**Challenge**
Take the entries below and print all of them exactly, please.

::::::::::

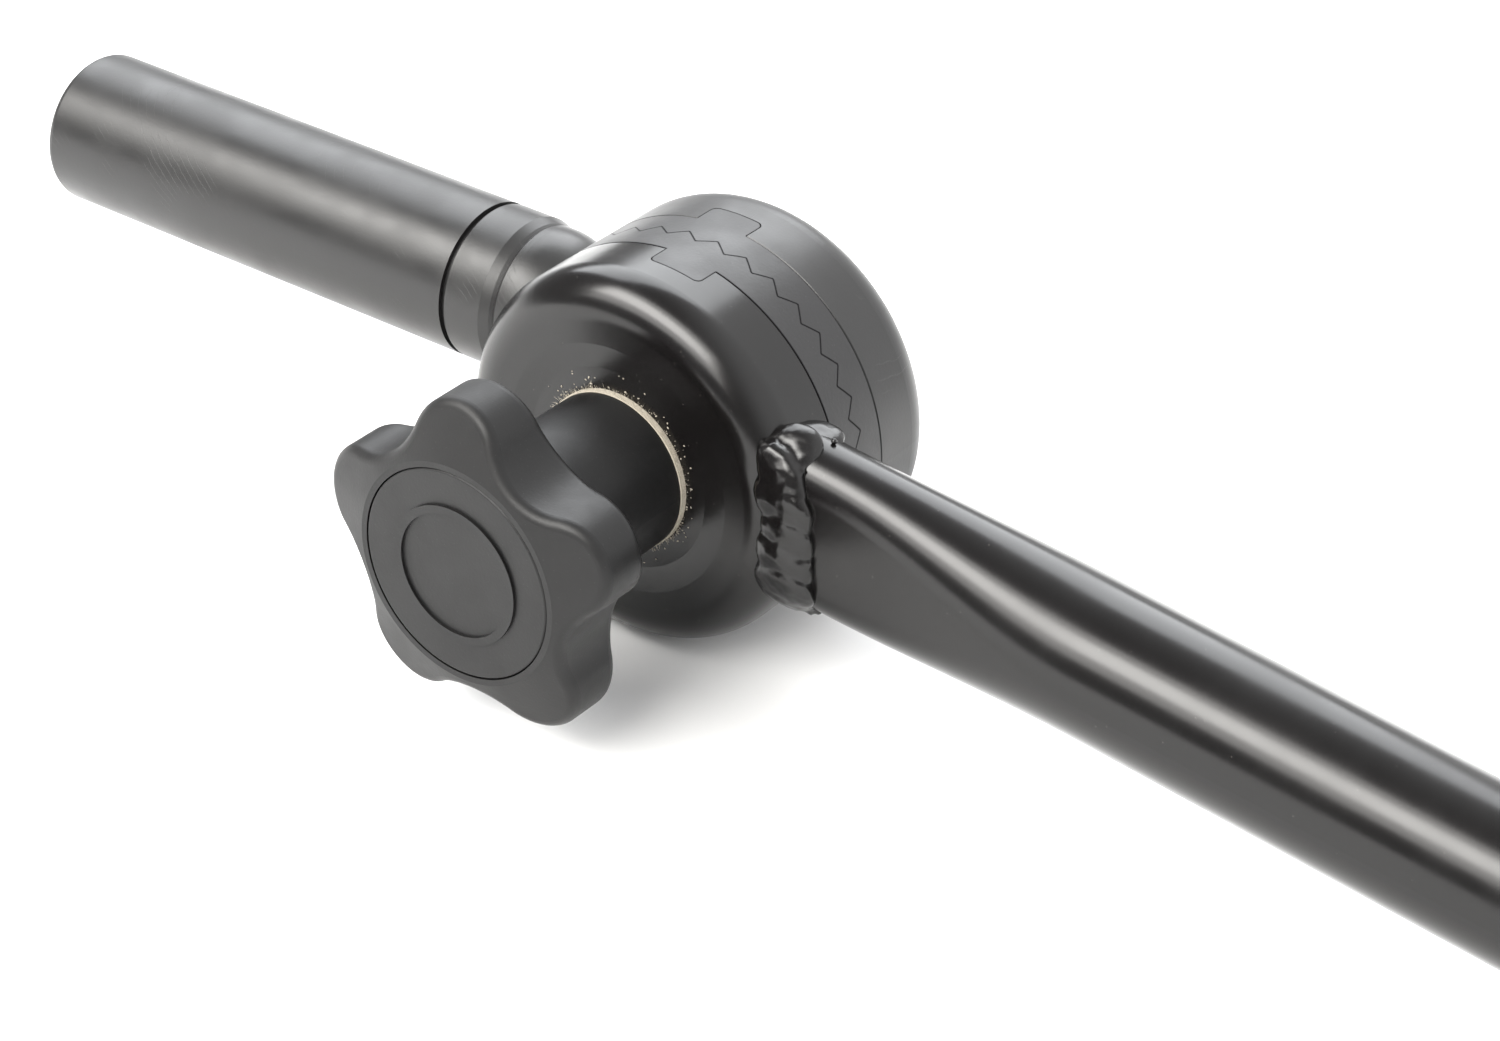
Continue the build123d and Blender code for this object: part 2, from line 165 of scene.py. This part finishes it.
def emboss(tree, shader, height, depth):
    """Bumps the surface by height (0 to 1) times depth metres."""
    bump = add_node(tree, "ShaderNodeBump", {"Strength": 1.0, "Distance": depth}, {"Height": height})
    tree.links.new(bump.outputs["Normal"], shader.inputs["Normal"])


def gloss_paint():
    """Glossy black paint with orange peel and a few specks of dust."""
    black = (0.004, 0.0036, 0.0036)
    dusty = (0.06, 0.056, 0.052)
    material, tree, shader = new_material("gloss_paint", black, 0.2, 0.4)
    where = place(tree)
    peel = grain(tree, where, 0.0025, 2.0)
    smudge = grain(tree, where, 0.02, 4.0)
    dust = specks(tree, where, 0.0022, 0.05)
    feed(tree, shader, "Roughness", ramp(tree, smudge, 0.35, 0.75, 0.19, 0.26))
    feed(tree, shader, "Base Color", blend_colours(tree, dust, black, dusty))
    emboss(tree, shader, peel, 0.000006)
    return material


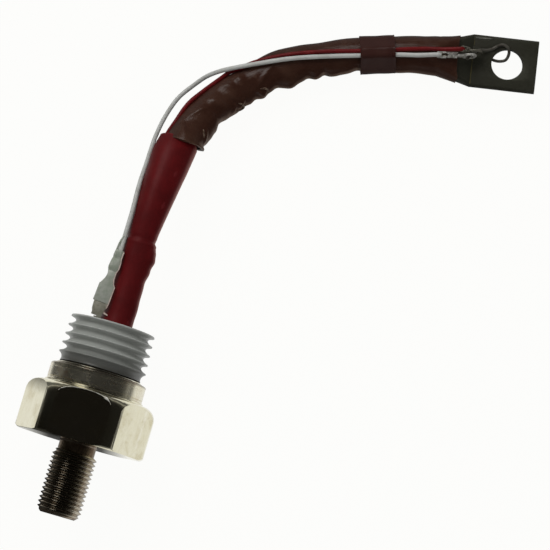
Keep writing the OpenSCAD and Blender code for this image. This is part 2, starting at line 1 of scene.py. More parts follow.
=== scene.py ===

::::::::::

**Written answer**
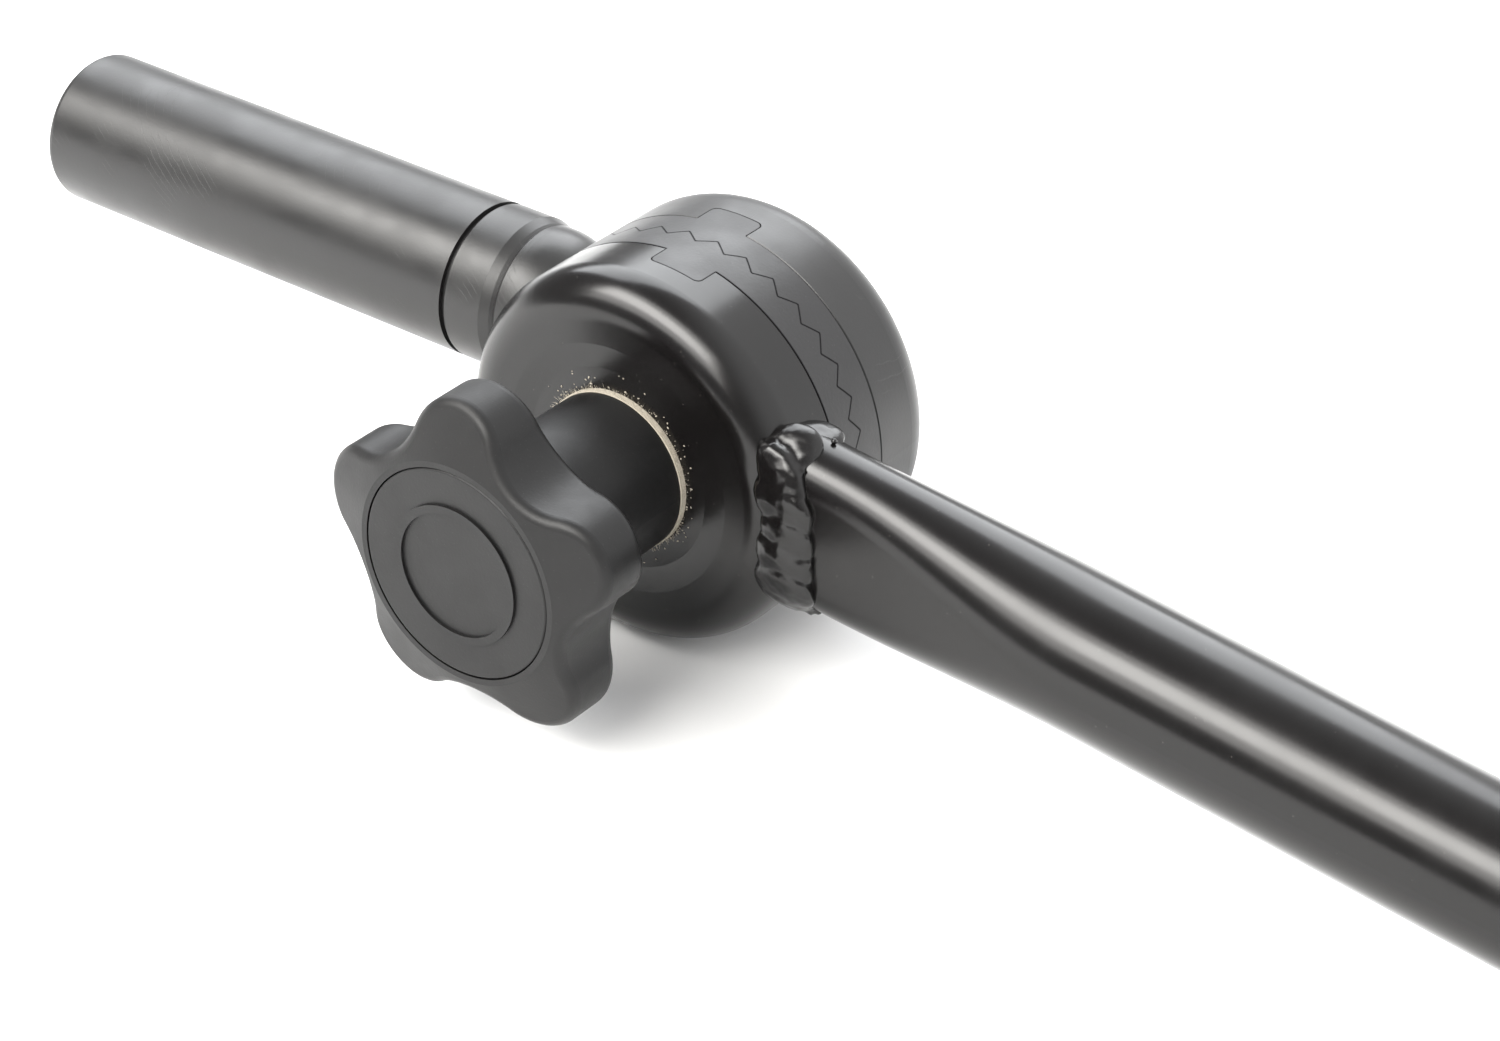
Continue the build123d and Blender code for this object: part 2, from line 165 of scene.py. This part finishes it.
def emboss(tree, shader, height, depth):
    """Bumps the surface by height (0 to 1) times depth metres."""
    bump = add_node(tree, "ShaderNodeBump", {"Strength": 1.0, "Distance": depth}, {"Height": height})
    tree.links.new(bump.outputs["Normal"], shader.inputs["Normal"])


def gloss_paint():
    """Glossy black paint with orange peel and a few specks of dust."""
    black = (0.004, 0.0036, 0.0036)
    dusty = (0.06, 0.056, 0.052)
    material, tree, shader = new_material("gloss_paint", black, 0.2, 0.4)
    where = place(tree)
    peel = grain(tree, where, 0.0025, 2.0)
    smudge = grain(tree, where, 0.02, 4.0)
    dust = specks(tree, where, 0.0022, 0.05)
    feed(tree, shader, "Roughness", ramp(tree, smudge, 0.35, 0.75, 0.19, 0.26))
    feed(tree, shader, "Base Color", blend_colours(tree, dust, black, dusty))
    emboss(tree, shader, peel, 0.000006)
    return material


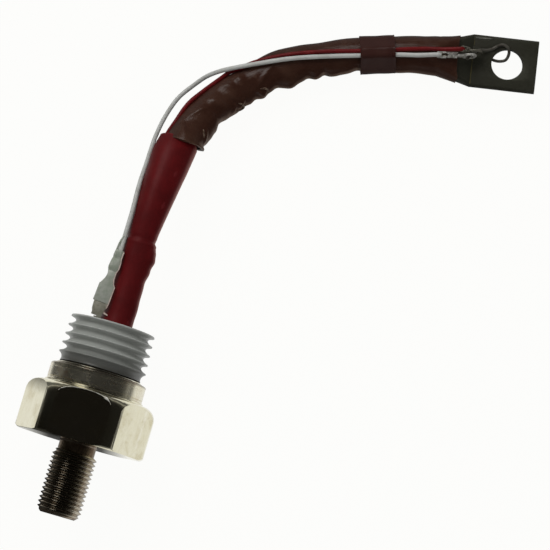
Keep writing the OpenSCAD and Blender code for this image. This is part 2, starting at line 1 of scene.py. More parts follow.
=== scene.py ===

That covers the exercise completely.